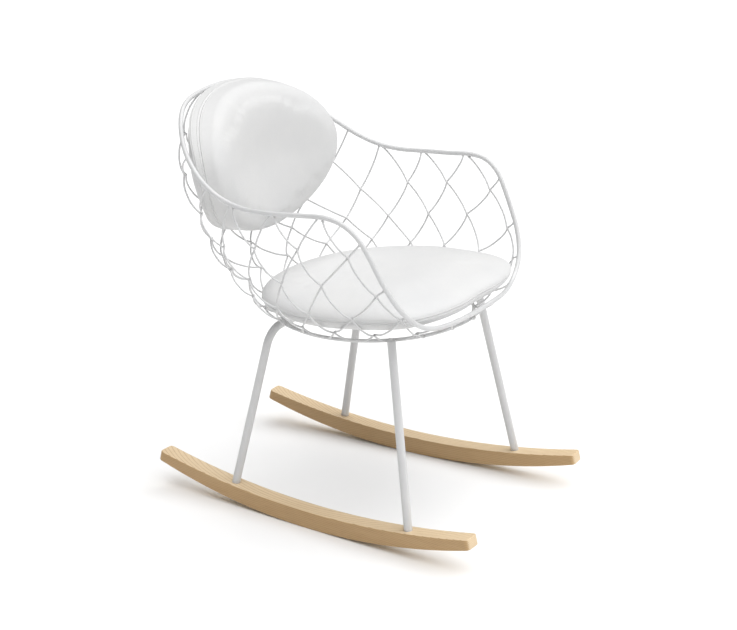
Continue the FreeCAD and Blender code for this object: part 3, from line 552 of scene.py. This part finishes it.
def build_back():
    q = 1 - np.linspace(0, 1, 900) ** 2.2
    L = 200.0
    front = np.stack([q * L, (THICK - EDGE) * np.sqrt(np.clip(1 - q ** 3.8, 0, 1))], -1)
    rear = np.stack([q * L, -5.6 * (np.sqrt(np.clip(1 - q ** 3.8, 0, 1)) - 1)], -1)
    up = np.array(near_seam + beyond, float)
    rows = []  # (order, kind, rho, t across the band)
    pr, total = profile_at(up, front)
    for (x, _), s in zip(pr, up):
        if s < total - 6:
            rows.append((s, "front", x / L, 1.0))
    band = 1.0 - np.array([2.5, 5, 8, 11, 14, 16.5, 18.5, 19.8, 20.7, 21.4, 22.1, 22.8, 23.5, 24.2, 24.8, 25.4, 26, 26.6, 27.2, 27.8, 28.5, 29.2, 29.9, 30.6, 31.3, 32.2, 33.5, 35, 37, 38.6, 39.4, 40.1, 40.8, 41.5, 42.3, 43.1, 43.9]) / 44.7
    for t in band:
        rows.append((-(1 - t) * 44.7, "band", 1.0, t))
    pr, total = profile_at(up, rear)
    for (x, _), s in zip(pr, up):
        if s < total - 6:
            rows.append((-44.7 - s, "rear", x / L, 0.0))
    rows.sort(key=lambda r: r[0])
    a = np.linspace(0, 2 * np.pi, SEG, endpoint=False)
    zs, rs = [z for z, r in BACK], [r for z, r in BACK]
    rings, S = [], []
    for s, kind, rho, t in rows:
        u, v = rho * np.cos(a), rho * np.sin(a)
        z = ZC + (BH - 0.6) * v
        r = smooth_table(zs, rs, z)
        crown = math.sqrt(max(0.0, 1 - rho ** 3.8))
        rear_in = 5.6 * (1 - crown) + 12.0 * np.abs(u) ** 6 + 1.2
        front_in = EDGE + (THICK - EDGE) * crown - 1.2
        if kind == "front":
            d = front_in
        elif kind == "rear":
            d = rear_in
        else:
            # the side band runs straight from the rear face to the front face
            d = rear_in + (front_in - rear_in) * t
        r = r - d
        turn = (TURN - 0.6 / 300) * u
        rings.append(np.stack([r * np.sin(turn), AXIS_Y + r * np.cos(turn), z], -1))
        S.append(s)
    rings = np.array(rings) * MM
    S = np.array(S)
    ob = ring_mesh("back_pad", rings)
    k1, k2 = int(np.argmin(np.abs(S + 26))), int(np.argmin(np.abs(S + 44.7)))
    puff = swell(ob, np.vstack([rings[k1], rings[k2]]), 0.0045)
    co, nn = coords_of(ob), normals_of(ob)
    m, n = len(S), SEG
    per = np.linalg.norm(np.roll(rings[k1], -1, 0) - rings[k1], axis=1).cumsum() * 1000
    s_all = np.repeat(S, n)
    along = np.tile(per, m)
    h = np.r_[seam_shape(s_all + 26, along, 21) + seam_shape(s_all + 44.7, along, 22, 1.2), 0, 0] * MM
    near = np.minimum(np.abs(s_all + 26), np.abs(s_all + 44.7))
    fade = np.r_[1 - np.exp(-near / 14.0), 1, 1]
    soft = value_noise(co * 1000, 150.0, 15) * 0.5 + value_noise(co * 1000, 70.0, 16) * 0.12
    co = co + nn * (puff * fade + h + soft * fade * MM)[:, None]
    set_coords(ob, co)
    smooth_shade(ob)
    nn = normals_of(ob)
    lines = []
    for target in (-26 + 4.6, -26 - 4.6, -44.7 + 4.6, -44.7 - 4.6):
        k = int(np.argmin(np.abs(S - target)))
        lines.append((co[k * n:(k + 1) * n], nn[k * n:(k + 1) * n]))
    return ob, lines


seat_pad, seat_lines = build_seat()
back_pad, back_lines = build_back()
for pad, cad in ((seat_pad, "seat_cushion"), (back_pad, "back_cushion")):
    pad.data.materials.append(LEATHER)
    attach(pad, "root")
    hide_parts(cad)

for name, lines in (("seat_stitching", seat_lines), ("back_stitching", back_lines)):
    verts, faces = [], []
    for line, nn in lines:
        v, f = stitches(name, line, nn, 0.0056, 0.0042, 0.00038)
        base = len(verts)
        verts += v
        faces += [tuple(base + i for i in q) for q in f]
    ob = mesh_object(name, verts, faces, THREAD)
    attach(ob, "root")

# ------------------------------------------------------------------ weld beads
ROWS = {
    -3: {150: (150.0, 368.0, 735.5, 1), 170: (170.0, 369.3, 778.8, 1)},
    -2: {140: (140.0, 355.0, 693.8, 1), 160: (159.5, 374.0, 711.5), 180: (180.0, 366.5, 711.5)},
    -1: {130: (130.9, 333.5, 655.4, 1), 150: (149.0, 363.0, 648.5), 170: (169.5, 362.0, 643.5)},
    0: {80: (81.0, 274.0, 635.5, 1), 100: (101.9, 274.9, 628.2, 1), 120: (119.3, 309.4, 631.5, 1),
        140: (137.4, 334.4, 592.3), 160: (159.0, 341.0, 578.5), 180: (180.0, 341.0, 575.0)},
    1: {70: (69.1, 283.1, 573.8), 90: (90.3, 270.2, 574.1), 110: (109.0, 288.1, 560.6), 130: (128.0, 303.6, 540.2),
        150: (149.0, 317.0, 523.5), 170: (169.5, 315.0, 517.0)},
    2: {60: (59.0, 290.8, 506.2), 80: (79.9, 272.9, 514.7), 100: (98.6, 268.8, 503.1), 120: (116.8, 276.6, 490.0),
        140: (134.5, 283.0, 484.5), 160: (157.0, 301.0, 472.0), 180: (180.0, 295.0, 468.0)},
    3: {50: (50.0, 282.0, 458.5), 70: (69.0, 257.8, 451.4), 90: (88.4, 250.9, 448.3), 110: (105.6, 250.1, 443.8),
        130: (124.0, 255.5, 445.0), 150: (146.5, 245.5, 445.0), 170: (169.0, 243.0, 438.0)},
    4: {0: (0.0, 212.0, 403.5), 20: (20.0, 217.0, 405.0), 40: (40.0, 227.0, 409.0), 60: (60.0, 227.0, 410.0),
        80: (79.0, 222.5, 409.5), 100: (97.0, 221.0, 407.5), 120: (115.0, 220.5, 405.0), 140: (136.0, 220.0, 402.5),
        160: (158.0, 218.0, 400.0), 180: (180.0, 217.0, 399.0)},
}


def bead(verts, faces, centre, axis, radius, height, seed):
    """A lumpy flattened bead, its short axis along axis."""
    g = np.random.default_rng(seed)
    axis = np.asarray(axis, float)
    axis /= np.linalg.norm(axis)
    t = np.cross(axis, (0.3, 0.5, 0.81))
    t /= np.linalg.norm(t)
    b = np.cross(axis, t)
    first = len(verts)
    nu, nv = 12, 6
    ph = g.uniform(0, 6.28, 2)
    for i in range(1, nv):
        e = math.pi * i / nv
        for j in range(nu):
            a = 2 * math.pi * j / nu
            w = 1 + 0.07 * math.sin(2 * a + ph[0]) + 0.05 * math.sin(3 * a + ph[1])
            verts.append(centre + (t * math.cos(a) + b * math.sin(a)) * radius * w * math.sin(e) + axis * height * math.cos(e))
    verts.append(centre + axis * height)
    verts.append(centre - axis * height)
    for i in range(nv - 2):
        for j in range(nu):
            k = (j + 1) % nu
            p, q = first + i * nu, first + (i + 1) * nu
            faces.append((p + j, q + j, q + k, p + k))
    tip, tail = first + (nv - 1) * nu, first + (nv - 1) * nu + 1
    for j in range(nu):
        k = (j + 1) % nu
        faces.append((tip, first + j, first + k))
        faces.append((tail, first + (nv - 2) * nu + k, first + (nv - 2) * nu + j))


verts, faces = [], []
seed = 100
for row, table in ROWS.items():
    for entry in table.values():
        if len(entry) == 4:
            continue
        for side in ((1,) if entry[0] in (0.0, 180.0) else (1, -1)):
            a = math.radians(entry[0])
            p = np.array([side * entry[1] * math.sin(a), AXIS_Y - entry[1] * math.cos(a), entry[2]]) * MM
            nrm = np.array([side * math.sin(a), -math.cos(a), -0.4 if row > 2 else -0.15])
            bead(verts, faces, p, nrm, 0.0027, 0.0017, seed)
            seed += 1


def closest_end(wire, other):
    """Middle of the end of a wire that stands on another rod, and the rod's side."""
    wco, oco = coords_of(wire), coords_of(other)
    kd = KDTree(len(oco))
    for i, p in enumerate(oco):
        kd.insert(p, i)
    kd.balance()
    d = np.array([kd.find(p)[2] for p in wco])
    i = int(np.argmin(d))
    near = wco[np.linalg.norm(wco - wco[i], axis=1) < 0.0036]
    c = near.mean(0)
    o = oco[np.linalg.norm(oco - c, axis=1) < 0.012]
    return c, (o.mean(0) if len(o) else oco[kd.find(c)[1]])


for name, ob in sorted(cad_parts.items()):
    if name.startswith("lattice_wire"):
        for rod, rad in (("rim_tube", 0.0031), ("base_ring", 0.0029)):
            c, o = closest_end(ob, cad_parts[rod])
            d = c - o
            d = d / max(1e-9, np.linalg.norm(d))
            bead(verts, faces, c - d * 0.0006, d, rad, 0.0017, seed)
            seed += 1
beads = mesh_object("weld_beads", verts, faces, STEEL)
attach(beads, "root")

# ------------------------------------------------------------------ floor, lights, camera
floor_me = bpy.data.meshes.new("floor")
w = 14.0
floor_me.from_pydata([(-w, -w, 0), (w, -w, 0), (w, w, 0), (-w, w, 0)], [], [(0, 1, 2, 3)])
floor = bpy.data.objects.new("floor", floor_me)
scene.collection.objects.link(floor)
fl = Nodes("pale_floor")
fv = fl.coords()
fl.link(fl.ramp(fl.noise(fv, 1.2, 3.0), [(0.3, (0.905, 0.905, 0.905)), (0.7, (0.92, 0.92, 0.92))]), fl.bsdf.inputs["Base Color"])
fl.link(fl.remap(fl.noise(fv, 30.0, 3.0), 0.3, 0.7, 0.75, 0.85), fl.bsdf.inputs["Roughness"])
floor_me.materials.append(fl.mat)

world = bpy.data.worlds.new("studio")
scene.world = world
world.use_nodes = True
bg = world.node_tree.nodes["Background"]
bg.inputs["Color"].default_value = (1, 1, 1, 1)
bg.inputs["Strength"].default_value = 0.17


def area(name, loc, target, size, power):
    d = bpy.data.lights.new(name, "AREA")
    d.shape = "RECTANGLE"
    d.size, d.size_y = size
    d.energy = power
    ob = bpy.data.objects.new(name, d)
    ob.location = loc
    ob.rotation_euler = (Vector(target) - Vector(loc)).to_track_quat("-Z", "Y").to_euler()
    scene.collection.objects.link(ob)
    return ob


sun_data = bpy.data.lights.new("overhead", "SUN")
sun_data.energy = 3.95
sun_data.angle = math.radians(95)
sun = bpy.data.objects.new("overhead", sun_data)
sun.rotation_euler = Vector((0.12, -0.31, 1.0)).to_track_quat("Z", "Y").to_euler()
scene.collection.objects.link(sun)
area("left_softbox", (-3.4, 0.9, 1.9), (0, 0, 0.6), (0.5, 2.4), 3)

cam_data = bpy.data.cameras.new("camera")
cam_data.sensor_fit = "HORIZONTAL"
cam_data.sensor_width = 36.0
cam_data.lens = 84.93
cam_data.shift_x = -0.00012
cam_data.shift_y = 0.0007
cam_data.clip_end = 60
cam = bpy.data.objects.new("camera", cam_data)
cam.location = (-2.7172, -1.6740, 1.4902)
look = (Vector((0, -0.0039, 0.3643)) - cam.location).to_track_quat("-Z", "Y")
cam.rotation_euler = look.to_euler()
scene.collection.objects.link(cam)
scene.camera = cam
scene.view_settings.view_transform = "Standard"
scene.frame_set(1)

▶ _Brief_
Pick out the lines that contain "root" and copy them.

▶ _Written solution_
    attach(pad, "root")
    attach(ob, "root")
attach(beads, "root")